Bruno Nadalin’s work focuses on the grotesque and monstrous as an avenue towards expressing and exorcising social and personal anxieties. Nadalin’s art is primarily narrative in approach, although the conditions of these narratives tend to be ambiguous and undefined. At Guttenberg Arts, Nadalin developed a series of etchings, utilizing hard ground, soft ground, and aquatint, which feature human forms undergoing traumas of definition. The figures in these pieces push upon one another, intrude into one another’s space, sharing limbs, their features shifting and melding, like the thieves in Canto XXV of Dante’s Inferno. There seems to be an attempt at connection between the beings in these etchings, yet this often appears to be thwarted or channeled into aggression, while the nebulous space that surrounds them highlights the disquieting nature of their interaction and resists a context which may help to ground and thereby reconcile them.

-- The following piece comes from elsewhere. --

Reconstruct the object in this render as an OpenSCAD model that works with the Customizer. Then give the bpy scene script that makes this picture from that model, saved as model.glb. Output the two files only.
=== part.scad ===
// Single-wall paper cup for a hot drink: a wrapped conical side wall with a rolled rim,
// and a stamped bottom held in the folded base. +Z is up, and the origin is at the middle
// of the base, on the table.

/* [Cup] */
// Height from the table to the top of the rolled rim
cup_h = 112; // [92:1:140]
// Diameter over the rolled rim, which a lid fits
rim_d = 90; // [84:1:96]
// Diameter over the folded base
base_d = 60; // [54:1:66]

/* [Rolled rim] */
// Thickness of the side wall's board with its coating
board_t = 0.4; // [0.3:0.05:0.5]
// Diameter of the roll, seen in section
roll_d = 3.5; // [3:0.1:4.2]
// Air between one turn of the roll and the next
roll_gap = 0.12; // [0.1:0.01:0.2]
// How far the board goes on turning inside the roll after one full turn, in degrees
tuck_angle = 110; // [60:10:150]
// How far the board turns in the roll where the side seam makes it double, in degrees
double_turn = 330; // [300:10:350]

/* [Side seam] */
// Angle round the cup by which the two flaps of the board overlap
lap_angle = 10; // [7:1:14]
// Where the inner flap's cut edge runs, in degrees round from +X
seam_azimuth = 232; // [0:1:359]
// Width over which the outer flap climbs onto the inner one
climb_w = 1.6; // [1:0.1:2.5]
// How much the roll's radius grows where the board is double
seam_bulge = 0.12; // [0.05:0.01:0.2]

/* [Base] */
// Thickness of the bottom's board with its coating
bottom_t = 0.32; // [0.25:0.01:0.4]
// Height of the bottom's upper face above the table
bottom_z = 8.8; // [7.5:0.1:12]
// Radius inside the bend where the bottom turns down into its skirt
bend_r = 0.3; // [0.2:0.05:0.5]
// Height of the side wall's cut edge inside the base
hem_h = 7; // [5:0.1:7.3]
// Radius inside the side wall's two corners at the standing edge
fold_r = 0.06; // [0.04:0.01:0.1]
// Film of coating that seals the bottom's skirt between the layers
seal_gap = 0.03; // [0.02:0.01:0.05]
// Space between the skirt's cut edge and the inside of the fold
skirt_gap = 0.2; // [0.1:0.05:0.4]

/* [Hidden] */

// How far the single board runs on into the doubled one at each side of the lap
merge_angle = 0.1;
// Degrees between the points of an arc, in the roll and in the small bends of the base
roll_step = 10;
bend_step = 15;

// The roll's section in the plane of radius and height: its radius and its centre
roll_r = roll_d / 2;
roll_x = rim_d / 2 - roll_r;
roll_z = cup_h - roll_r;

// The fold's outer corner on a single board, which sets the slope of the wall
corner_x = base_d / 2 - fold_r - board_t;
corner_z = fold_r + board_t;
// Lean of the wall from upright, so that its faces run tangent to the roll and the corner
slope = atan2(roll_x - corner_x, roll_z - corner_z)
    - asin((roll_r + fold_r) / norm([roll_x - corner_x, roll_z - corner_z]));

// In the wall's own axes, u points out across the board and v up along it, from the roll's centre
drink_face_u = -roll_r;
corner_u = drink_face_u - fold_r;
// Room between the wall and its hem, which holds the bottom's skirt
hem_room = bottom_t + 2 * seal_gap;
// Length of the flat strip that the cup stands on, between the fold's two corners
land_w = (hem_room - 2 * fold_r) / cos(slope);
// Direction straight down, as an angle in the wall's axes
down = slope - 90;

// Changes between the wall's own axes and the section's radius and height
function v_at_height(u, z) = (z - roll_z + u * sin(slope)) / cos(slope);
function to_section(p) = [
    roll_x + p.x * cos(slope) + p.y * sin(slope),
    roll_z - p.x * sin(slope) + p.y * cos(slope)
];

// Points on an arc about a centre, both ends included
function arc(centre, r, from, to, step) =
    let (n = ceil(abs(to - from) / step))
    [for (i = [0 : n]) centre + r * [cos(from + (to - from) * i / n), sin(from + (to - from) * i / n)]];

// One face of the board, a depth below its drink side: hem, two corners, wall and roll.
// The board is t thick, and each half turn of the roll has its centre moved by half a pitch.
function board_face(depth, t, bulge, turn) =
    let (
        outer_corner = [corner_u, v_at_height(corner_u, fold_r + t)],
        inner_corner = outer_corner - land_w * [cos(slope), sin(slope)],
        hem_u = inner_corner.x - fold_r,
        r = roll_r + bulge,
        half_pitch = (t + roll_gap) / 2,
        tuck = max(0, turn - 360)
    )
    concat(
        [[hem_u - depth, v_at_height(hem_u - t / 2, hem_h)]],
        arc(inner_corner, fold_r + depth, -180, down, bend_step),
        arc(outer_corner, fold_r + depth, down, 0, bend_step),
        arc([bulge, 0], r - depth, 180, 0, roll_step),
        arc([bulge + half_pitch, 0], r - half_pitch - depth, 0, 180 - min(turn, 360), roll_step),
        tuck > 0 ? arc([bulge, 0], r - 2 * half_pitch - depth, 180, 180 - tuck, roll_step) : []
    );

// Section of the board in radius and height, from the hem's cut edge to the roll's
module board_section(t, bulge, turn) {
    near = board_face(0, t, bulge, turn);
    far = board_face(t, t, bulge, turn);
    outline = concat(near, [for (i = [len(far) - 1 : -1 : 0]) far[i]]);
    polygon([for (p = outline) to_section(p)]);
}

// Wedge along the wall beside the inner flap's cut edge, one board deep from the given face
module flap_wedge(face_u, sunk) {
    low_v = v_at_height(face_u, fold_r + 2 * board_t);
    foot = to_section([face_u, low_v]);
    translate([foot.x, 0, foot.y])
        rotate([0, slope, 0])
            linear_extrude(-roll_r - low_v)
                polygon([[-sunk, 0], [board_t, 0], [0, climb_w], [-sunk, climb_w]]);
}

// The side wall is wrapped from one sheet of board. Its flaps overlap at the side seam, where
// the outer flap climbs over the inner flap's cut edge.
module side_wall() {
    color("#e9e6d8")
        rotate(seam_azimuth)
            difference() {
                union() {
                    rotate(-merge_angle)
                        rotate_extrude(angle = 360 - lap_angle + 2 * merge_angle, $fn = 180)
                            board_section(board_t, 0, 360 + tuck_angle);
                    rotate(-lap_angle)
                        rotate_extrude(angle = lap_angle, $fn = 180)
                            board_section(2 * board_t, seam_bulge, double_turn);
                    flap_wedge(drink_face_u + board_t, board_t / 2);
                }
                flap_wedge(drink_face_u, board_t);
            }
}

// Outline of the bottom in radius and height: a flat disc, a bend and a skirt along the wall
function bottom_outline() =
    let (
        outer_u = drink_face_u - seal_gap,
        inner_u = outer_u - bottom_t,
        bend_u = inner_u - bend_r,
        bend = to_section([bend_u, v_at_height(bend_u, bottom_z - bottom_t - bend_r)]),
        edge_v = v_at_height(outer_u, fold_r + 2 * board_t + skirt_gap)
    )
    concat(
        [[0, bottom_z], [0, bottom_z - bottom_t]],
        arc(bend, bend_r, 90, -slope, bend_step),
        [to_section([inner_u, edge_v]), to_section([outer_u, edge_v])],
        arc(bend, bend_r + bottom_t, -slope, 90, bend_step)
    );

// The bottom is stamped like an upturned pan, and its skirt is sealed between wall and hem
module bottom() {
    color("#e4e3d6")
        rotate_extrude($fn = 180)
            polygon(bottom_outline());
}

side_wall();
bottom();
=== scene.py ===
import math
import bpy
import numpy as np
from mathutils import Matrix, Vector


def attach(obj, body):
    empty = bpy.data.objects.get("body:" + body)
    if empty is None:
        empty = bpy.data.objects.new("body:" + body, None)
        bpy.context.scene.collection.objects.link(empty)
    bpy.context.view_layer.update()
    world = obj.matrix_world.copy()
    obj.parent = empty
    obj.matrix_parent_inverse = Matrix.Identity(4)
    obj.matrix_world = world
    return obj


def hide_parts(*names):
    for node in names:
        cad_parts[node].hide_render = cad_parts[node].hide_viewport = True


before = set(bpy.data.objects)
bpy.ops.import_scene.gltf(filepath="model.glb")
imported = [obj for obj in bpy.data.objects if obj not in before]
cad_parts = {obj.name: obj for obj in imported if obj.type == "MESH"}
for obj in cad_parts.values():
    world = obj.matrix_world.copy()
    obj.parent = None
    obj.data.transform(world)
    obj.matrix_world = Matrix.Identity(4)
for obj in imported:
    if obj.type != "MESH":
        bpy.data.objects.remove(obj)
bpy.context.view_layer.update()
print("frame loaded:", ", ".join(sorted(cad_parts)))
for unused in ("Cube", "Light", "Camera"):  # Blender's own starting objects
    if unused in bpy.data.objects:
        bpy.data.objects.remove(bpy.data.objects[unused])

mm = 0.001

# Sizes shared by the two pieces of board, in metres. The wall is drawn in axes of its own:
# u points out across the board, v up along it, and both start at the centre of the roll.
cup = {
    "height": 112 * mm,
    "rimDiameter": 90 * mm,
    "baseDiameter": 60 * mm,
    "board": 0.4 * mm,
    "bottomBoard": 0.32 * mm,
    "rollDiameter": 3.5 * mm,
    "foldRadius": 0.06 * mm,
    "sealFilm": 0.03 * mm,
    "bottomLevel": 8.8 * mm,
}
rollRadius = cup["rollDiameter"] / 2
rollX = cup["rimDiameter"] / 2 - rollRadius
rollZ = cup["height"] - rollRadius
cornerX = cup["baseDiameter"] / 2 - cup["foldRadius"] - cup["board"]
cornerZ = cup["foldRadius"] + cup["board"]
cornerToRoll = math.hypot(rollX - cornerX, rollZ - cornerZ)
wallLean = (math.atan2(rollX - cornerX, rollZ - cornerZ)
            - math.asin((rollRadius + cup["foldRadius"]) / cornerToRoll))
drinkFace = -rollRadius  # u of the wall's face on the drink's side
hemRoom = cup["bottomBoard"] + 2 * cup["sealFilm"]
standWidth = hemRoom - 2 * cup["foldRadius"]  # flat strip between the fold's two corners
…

Pulling on Afrofuturist themes, Komikka Patton’s motifs relate to Black motherhood and motherships. In a post-apocalyptic world that reconstructs societal hierarchies and authorities with a mark of an “X” and brings forth a voice to a truth that seems to have been denied access to a sanctioned stage. Patton has recently returned from overseas and her most contemporary work cycles narratives that explore comprehensive visions of futuristic Utopias/Dystopias that converge at the intersection of awareness, power, and emancipation; anchoring them with direct relevance to contemporary social issues in ways that communicate their (Blacks) participation in, and alienation from the larger world. Using drawing, printmaking, and collage gives me opportunity to tap into the world of the fictional, surreal, and mythical. And worlds are born, realms that are stories of survival and that seem to be made up of a biologically ingrained endurance that boils down to skin color. Mother was born out of the unknown as it relates to ancestry, self, having a single black mom, fear of motherhood, and mortality. At Guttenberg Arts, Patton is interested in perceptions of time in relation to Blackness. Just how fluid is time when wrapped in traume, what does it mean when the past does not stay in the past, and what happens when the past is also the future.
Prior to the Opening Reception to MADE HERE: FALL 2019 on December 7th, Guttenberg Arts will host a Holiday art sale in support of their new glass blowing facilities (3pm - 7pm). Exhibition: December 7, 2019 - December 31st, 2019; Opening Reception on Saturday December 7th, 7-9pm.
Guttenberg Arts programming is made possible by a grant from the New Jersey State Council on the Arts, a division of the Department of State, and administered by the Hudson County Office of Cultural & Heritage Affairs, Thomas A. Degise, Hudson County Executive & the Hudson County Board of Chosen Freeholders.